The NFL’s Kim Williams

Sorting out the touchy business of revenue sharing, stadium financing, and the salary cap are key to the future success of the National Football League.

The National Football League has scored several financial touchdowns this year. For starters, the league has signed some $24 billion in new long-term TV contracts and completed the successful launch of its own cable-channel, the NFL Network. But future success, says 37-year-old CFO Kimberly Williams, will depend on sorting out the touchy business of revenue sharing, stadium financing, and the future of the salary cap. “It’s a bit algorithmic,” she says. But Williams knows that, with some $6 billion in revenues in 2005, the league is negotiating from a position of strength. “There are worse problems to have,” she quips.

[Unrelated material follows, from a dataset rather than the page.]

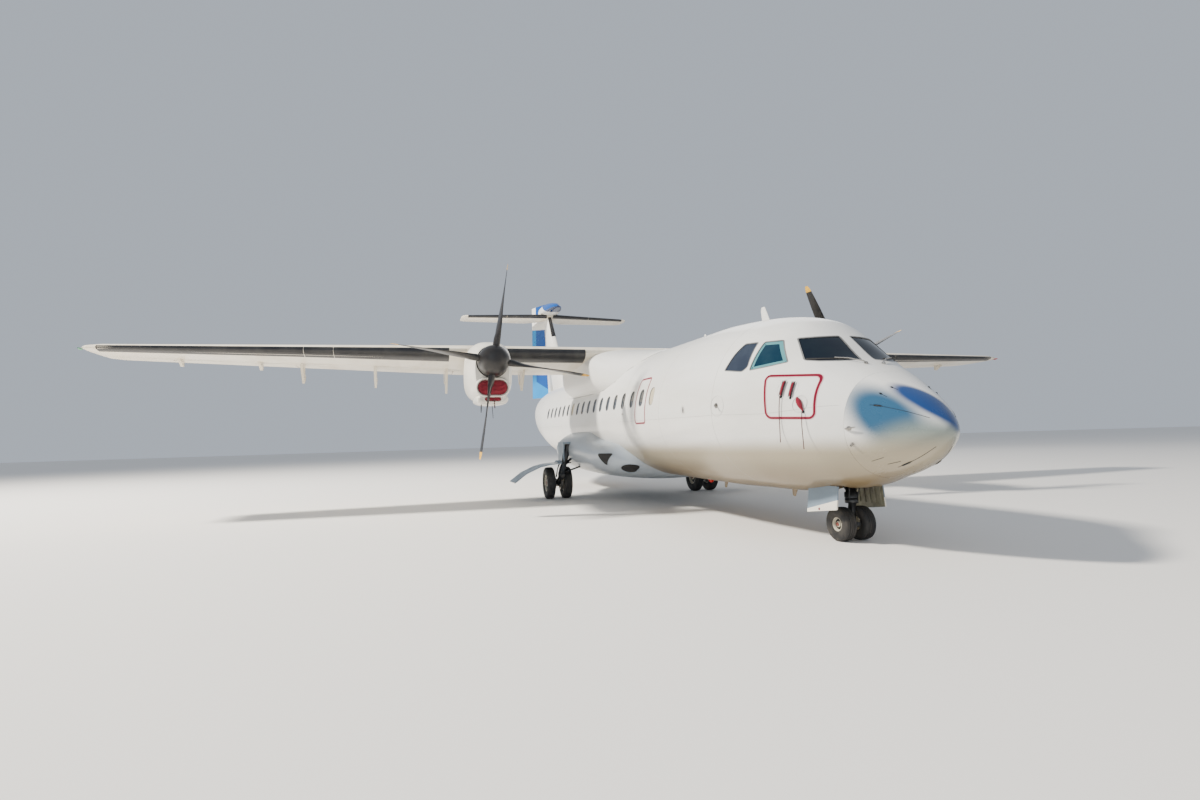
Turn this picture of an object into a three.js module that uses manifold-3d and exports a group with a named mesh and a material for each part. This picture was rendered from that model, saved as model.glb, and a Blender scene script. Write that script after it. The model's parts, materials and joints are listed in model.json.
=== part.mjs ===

As the 86th season of the NFL comes to a close, how does it compare financially?

Over the past three-to-five years, this business has had double-digit year-over-year growth, much of it driven by very strong relationships with our broadcast and cable partners. We have renegotiated all of our television packages in the past year, save one — the Thursday/Saturday package — and the increase in the average annual rights fees is now 42 percent over the last deal. And if you exclude TV, the other pieces — licensing, international, and sponsorships — have enjoyed 34 percent year-over-year growth over the past three years.

The NFL is considered the best-run league financially. What does finance do to contribute to the success of the product?

One of the underlying strengths of the NFL is that we are a trade association, meaning that the clubs are independent entities. So there is a lot of discussion, financially, legally, and from a community standpoint, about what rights are maintained nationally. And the NFL has threaded that needle very well. Keeping rights at a national level allows the NFL to extract a premium for exclusivity in relationships with our partners while still providing other rights to the clubs that they can then exploit locally.

How do you measure your success?

We had two priorities this year: brand and cash. Obviously, brand is a little more difficult to quantify…. But this past year, we spent a lot of time educating each department about what’s on brand, what’s off, what’s the NFL’s brand, and how each department contributes to it…. Obviously, with cash, it’s much more quantitative. Our business generates a lot of net income, but what we want to know is how net income translates into cash. So we spent a lot of time looking into payment terms. We did metrics around our vendors in terms of when the value exchange occurs.

To a certain extent, the NFL is constrained by the limited number of teams and length of its season. Where will growth come from?

When you look at the history of our growth, there are some lessons. Look at something like NFL Sunday Ticket, which in the 1990s was a small piece of our business, but now is as big as, if not bigger than, our other TV packages. Our relationship with Sirius Satellite radio and the deal we just made with Sprint to deliver information through wireless platforms are other opportunities for growth.